Connect with us

Genel

Hasan Saim Öztürk: Bazıları onu neden sevmezler

Published

on

blank
Bazıları derken Siyasal İslamcıları, onu derken de Büyük Önderimiz Mustafa Kemal Atatürk’ü kastediyorum. Üniter tam bağımsız Laik Cumhuriyetin kuruluşu ve bugünlere gelişi iki önemli süreci bünyesinde taşır. Bunlardan ilki Sevr Antlaşması sonucu Anadolu’nun 1919’da Emperyalizm tarafından işgali ve buna karşı verilen KURTULUS SAVAŞI, diğeri ise Aydınlanma devrimleriyle hayata geçen Laik tam bağımsız üniter Cumhuriyetin kuruluşudur.
***
Padişah artıkları ve siyasal İslamcılar Kurtuluş savaşını hazmetseler bile Laik Cumhuriyete ve onun devrimlerine hep karşı çıkmışlar ve aradan geçen yüz yıla rağmen bir türlü Laik devleti, seküler toplumu hazmedememişlerdir.

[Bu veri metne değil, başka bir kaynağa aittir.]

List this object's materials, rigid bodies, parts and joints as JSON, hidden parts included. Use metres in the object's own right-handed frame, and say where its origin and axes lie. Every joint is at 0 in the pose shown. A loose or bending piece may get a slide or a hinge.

Bunu bilen ve çözen emperyalizm ise tarikatları ve cemaatleri hep desteklemiş, kışkırtmak suretiyle Cumhuriyeti zayıflatmaya çaba göstermişlerdir.
***
Tam Bağımsızlık sonucunda kurulan devleti türlü risklerden ve belalardan kurtaracak çözümleri Aydınlanma Devrimleriyle ülkeye taşıyan Mustafa Kemal Atatürk ise işe milleti temsil eden ve egemenliğin sahibi ve kaynağı Büyük Millet Meclisi ile başlamış, Ekonomi, Hukuk, Adalet, Eğitim gibi sorunları çözmekle devam etmiştir. İzmit İktisat Kongresi sanayideki yol haritasını, hukuk ve eğitim devrimleri de toplumun sosyal rotasını çizmiştir.
***
İşte siyasal İslamcıların sorunu burada başlamıştır. Cumhuriyete karşı olanlar özellikle laiklik anlayışının ülkeye getirdiği özgür insan karakterine bilim ve akla karşı olmuşlar, dinin yüzyıllar öncesinin toplumuna sundukları kuralların tartışmaya açılmasından ve değişmesinden toplumun aydınlanmasindan hiç hoşnut kalmamışlardır.
***
 Yaklaşık 80 yıllık bir mücadele sonunda 12 Eylül darbesinin hazırladığı zeminle küresel sermaye desteği ile iktidara gelenler, bugün Laik Cumhuriyetle açıktan açığa hesaplaşma iddiasındadırlar. Acaba Cuma günü mesai saatleri dini ibadet saatine göre mi olacak, yoksa Laik Cumhuriyet esaslarına göre mi, tartışması, güncel bir konudur ve tipik bir örnektir. Laik Cumhuriyetle başlayan tartışma adeta kirasını ödemekte, işine ve okula giderken yol parasını ödemekte güçlük çekenleri ne kadar ilgilendiriyor, sonucunu hep beraber göreceğiz.
***
Ama şurası bir gerçek ki, otokrat popülist siyasal İslam anlayışı ülkeyi ekonomik açıdan içinden çıkılmaz bir hale getirmiş ve tamamen dışa bağımlı kabile devletlerinden borç bulma peşinde çaresiz bırakmıştır. Size göre Cumhuriyetin yüzüncü yılında kentleşme sürecinde bocalayan, çağını yakalamakta zorlanan açlıkla baş başa kalan üçüncü sınıf bir demokrasi olmaya layık mı bu ülke ve onun insanları, takdirlerinize bırakıyorum.